Dear ODIN Industries LLC:
 
The purpose of this letter of intent ("Letter") is to set forth certain agreements between Titanium Healthcare, Inc.,a Nevada corporation ("Titanium"), a to-be-formed joint venture subsidiary called "ODIN Applied Research Laboratories, Inc.", a Texas limited liability company or "OARL", and ODIN Industries, a Georgia limited liability company ("ODIN") with respect to the business combination of certain capabilities of Titanium and ODIN into a mutually owned entity OARL (the "Joint Venture" or "JV"), on the terms and subject to the conditions set forth below.
 
The following paragraphs reflect our understanding of the matters described in them.
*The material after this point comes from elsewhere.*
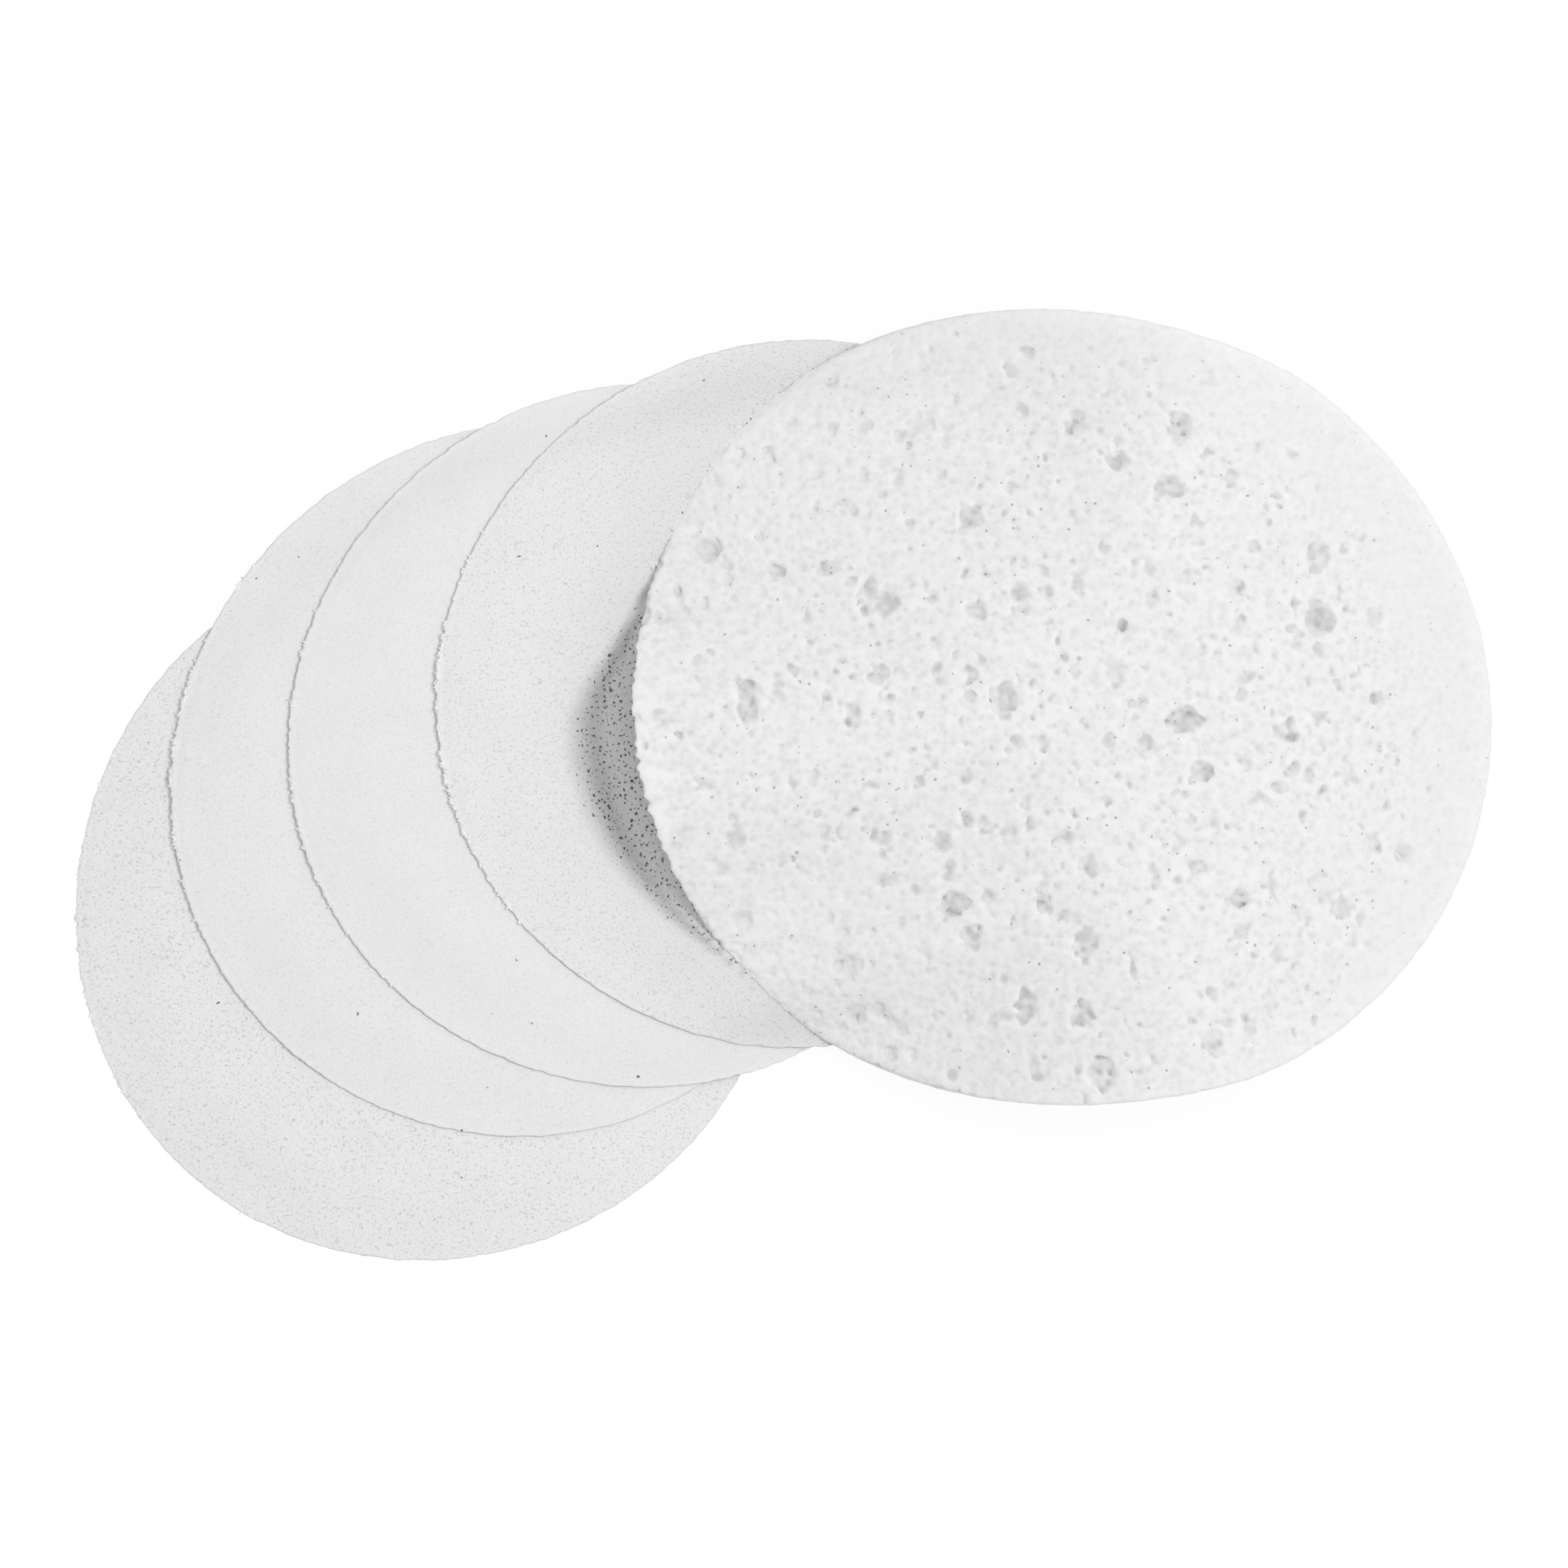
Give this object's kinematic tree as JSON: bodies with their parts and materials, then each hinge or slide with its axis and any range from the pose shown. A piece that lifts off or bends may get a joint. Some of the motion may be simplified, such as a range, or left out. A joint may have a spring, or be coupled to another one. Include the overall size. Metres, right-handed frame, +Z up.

This Letter constitutes a complete statement of, or a legally binding or enforceable agreement or commitment on the part of, Titanium and ODIN (collectively "Party" or "Parties") with respect to the matters described herein. This Letter imposes on Parties an enforceable duty or obligation to form an operating company OARL; a duty for Parties to use best efforts to raise $250 million of capital ("Capital Raise") between now and closing ("Closing"); upon closing for Titanium to contribute $175 million of capital for use by OARL; upon closing for ODIN to contribute an exclusive contract laboratory licensing agreement ("License" or "Licensing Agreement") and for Dr. Thomas Johnson and Billy Fowler to enter into employment agreements ("Employment Agreements") with OARL and Titanium.
 
	1. 	Formation of OARL.

 
		(a) 	Upon execution of this Letter, Parties shall immediately commence activities to form OARL on the terms and subject to the conditions set forth on Exhibit A, "Company Operating Agreement and Key Terms".

			
		(b) 	Any governance and formation matters not contemplated in Exhibit A, shall be resolved by the board of directors ("Board") of OARL on the terms and subject to the conditions set forth on Exhibit B, "OARL Business Plan".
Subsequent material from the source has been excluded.